The answer is C) Work can be negative.
The scalar nature of work is important to understand. Unlike force and displacement which are vectors, work has only magnitude. The sign of work indicates the direction relationship between force and displacement but doesn't make work a vector. Negative work means energy is removed from the system, while positive work means energy is added to the system.
Scalar Quantity: Has magnitude only (no direction)
Vector Quantity: Has both magnitude and direction
Negative Work: Energy removed from system
• Work is scalar, not vector
• W > 0 when force and displacement in same direction
• W < 0 when force opposes displacement
• Remember work is scalar
• Focus on angle relationship
• Consider energy transfer direction
• Treating work as vector quantity
• Assuming work is always positive
• Confusing units of work with force
FAQ
Q: What's the difference between work and energy?
A: Work and energy are closely related but distinct concepts. Energy is a property of a system that represents its capacity to do work. It exists in various forms (kinetic, potential, thermal, etc.). Work is a process of transferring energy from one system to another through the application of a force causing displacement. When work is done on an object, its energy changes. The work-energy theorem states that the net work done on an object equals its change in kinetic energy. Both are measured in Joules, but energy is a state property while work is a process quantity.
Q: How is the work formula used in engineering applications?
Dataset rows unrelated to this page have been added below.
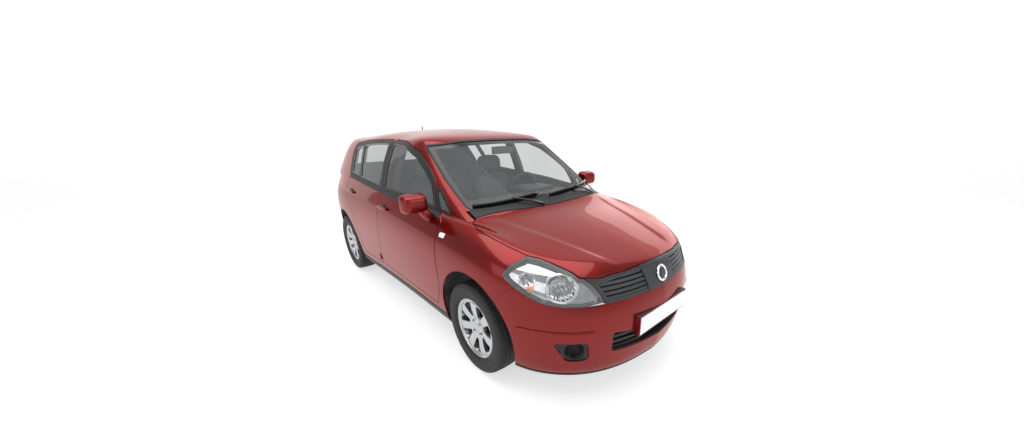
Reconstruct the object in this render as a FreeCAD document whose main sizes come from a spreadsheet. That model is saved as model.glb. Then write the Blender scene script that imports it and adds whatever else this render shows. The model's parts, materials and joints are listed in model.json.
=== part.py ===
import FreeCAD, Part
import math
import os

from FreeCAD import Placement, Rotation, Vector

# Five-door hatchback car. Frame: +X points forward, +Y to the car's left, +Z up,
# with the origin on the ground at the middle of the car's length and width.

SIZES = [
    ("body_length", 4300.0), ("body_width", 1695.0), ("body_height", 1535.0),
    ("wheelbase", 2600.0), ("front_overhang", 872.5), ("track", 1480.0),
    ("tyre_radius", 311.0), ("tyre_width", 186.0), ("tyre_shoulder", 22.0), ("tyre_bead_width", 158.0),
    ("rim_radius", 205.0), ("rim_width", 160.0), ("rim_wall", 9.0), ("rim_lip", 14.0),
    ("spoke_thickness", 26.0), ("spoke_inset", 14.0), ("hub_radius", 66.0), ("window_outer", 176.0),
    ("window_inner", 84.0), ("arch_radius", 372.0), ("arch_rise", 22.0), ("arch_depth", 330.0),
    ("door_wall", 62.0), ("frame_wall", 30.0), ("roof_wall", 30.0), ("skin_wall", 5.0),
    ("hood_wall", 22.0), ("tailgate_wall", 48.0), ("glass_wall", 5.0), ("glass_inset", 4.0),
    ("lamp_depth", 70.0), ("panel_gap", 7.0), ("seam", 0.3), ("overrun", 60.0), ("base_drop", 40.0),
    ("base_level", 112.0), ("door_draft_run", 100.0), ("door_draft", 25.0),
    ("door_corner", 38.0), ("glass_corner", 24.0),
    ("pillar_width", 105.0), ("pillar_wall", 45.0), ("pillar_clearance", 8.0),
    ("grille_slat", 9.0), ("grille_pitch", 25.0), ("grille_depth", 30.0), ("grille_rim", 9.0),
    ("plate_width", 520.0), ("plate_height", 110.0), ("plate_level", 461.0), ("plate_thickness", 3.0),
    ("plinth_margin", 7.0), ("disc_radius", 140.0), ("disc_thickness", 22.0), ("hub_length", 62.0),
    ("axle_level", 311.0), ("ball_joint_half", 690.0), ("ball_joint_level", 200.0), ("ball_radius", 14.0),
    ("strut_mount_half", 551.0), ("strut_mount_level", 840.0), ("strut_radius", 24.0),
    ("spring_radius", 56.0), ("spring_coil_radius", 6.0), ("spring_seat_level", 650.0),
    ("tower_width", 180.0), ("subframe_level", 183.0), ("lower_arm_width", 220.0),
    ("trailing_arm_half", 591.0), ("trailing_arm_length", 448.0), ("bushing_radius", 30.0),
    ("bolt_radius", 8.0), ("floor_wall", 6.0), ("floor_width", 1540.0), ("fire_wall_width", 1424.0),
    ("fire_wall_level", 868.0), ("tunnel_width", 200.0), ("heel_board", -640.0), ("rear_deck_level", 416.0),
    ("rail_section", 88.0), ("rail_level", 355.0), ("rail_front", 1964.0), ("spare_well_radius", 280.0),
    ("spare_well_centre", -1680.0), ("spare_well_depth", 160.0), ("wheel_well_inboard", 458.0),
    ("engine_length", 430.0), ("engine_width", 620.0), ("engine_height", 470.0), ("engine_level", 300.0),
    ("exhaust_radius", 24.0), ("exhaust_level", 255.0), ("muffler_radius", 85.0), ("muffler_length", 420.0),
    ("muffler_offset", 395.0), ("hanger_radius", 6.0), ("dash_width", 1280.0), ("dash_level", 985.0),
    ("dash_low", 640.0), ("dash_rear", 480.0), ("dash_overhang", 192.0), ("steering_wheel_radius", 185.0),
    ("steering_rim_radius", 14.0), ("steering_boss", 60.0), ("steering_wheel_half", 370.0),
    ("steering_wheel_centre", 330.0), ("steering_wheel_level", 960.0), ("column_tilt", 24.0),
    ("column_radius", 45.0), ("seat_inner", 120.0), ("seat_width", 470.0), ("seat_riser", 143.0),
    ("seat_front", 400.0), ("seat_length", 540.0), ("seat_height", 950.0), ("seat_corner", 40.0),
    ("seat_runner", 30.0), ("head_rest_inset", 100.0), ("rear_seat_width", 1200.0),
    ("rear_seat_front", -570.0), ("rear_seat_length", 440.0), ("rear_seat_height", 640.0),
    ("front_hinge_place", 814.0), ("rear_hinge_place", -349.0), ("hinge_half", 825.0), ("hinge_pin", 5.0),
    ("hinge_band", 36.0), ("hinge_grip", 20.0), ("hinge_arm", 14.0), ("hinge_reach", 92.0),
    ("front_hinge_low", 520.0), ("front_hinge_high", 760.0), ("rear_hinge_low", 400.0),
    ("rear_hinge_high", 520.0), ("hinge_post_width", 85.0), ("hinge_post_level", 820.0),
    ("flap_pocket", 25.0), ("mirror_front", 805.0), ("mirror_half", 790.0), ("mirror_level", 1000.0),
    ("mirror_width", 175.0), ("mirror_height", 125.0), ("mirror_depth", 105.0), ("mirror_corner", 34.0),
    ("mirror_foot", 50.0), ("antenna_place", -900.0), ("antenna_radius", 4.5), ("antenna_length", 70.0),
    ("antenna_top", 1570.0),
]

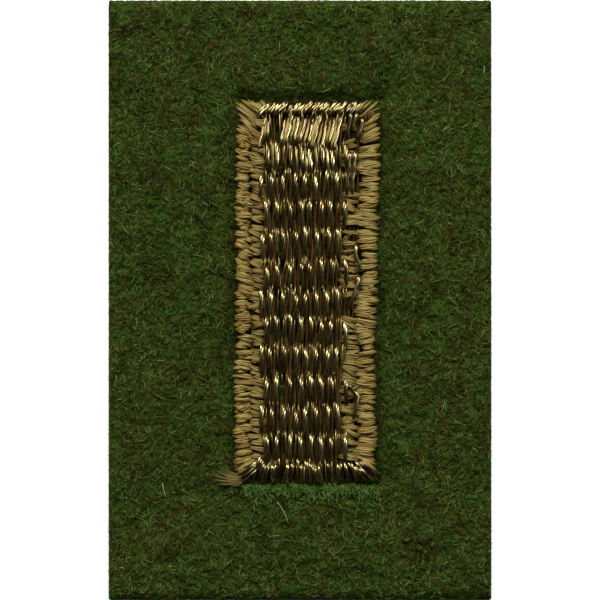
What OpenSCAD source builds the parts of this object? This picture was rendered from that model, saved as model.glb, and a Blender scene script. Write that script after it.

A: The work formula is fundamental in engineering for calculating energy requirements, efficiency, and system performance. In mechanical engineering, it's used to determine the work needed for lifting, moving, or deforming objects. In thermodynamics, work calculations are essential for analyzing heat engines, compressors, and turbines. Civil engineers use it for construction projects involving cranes and hoisting. Electrical engineers apply work concepts when calculating energy consumption. The formula helps engineers optimize designs by understanding energy transfers and minimizing losses.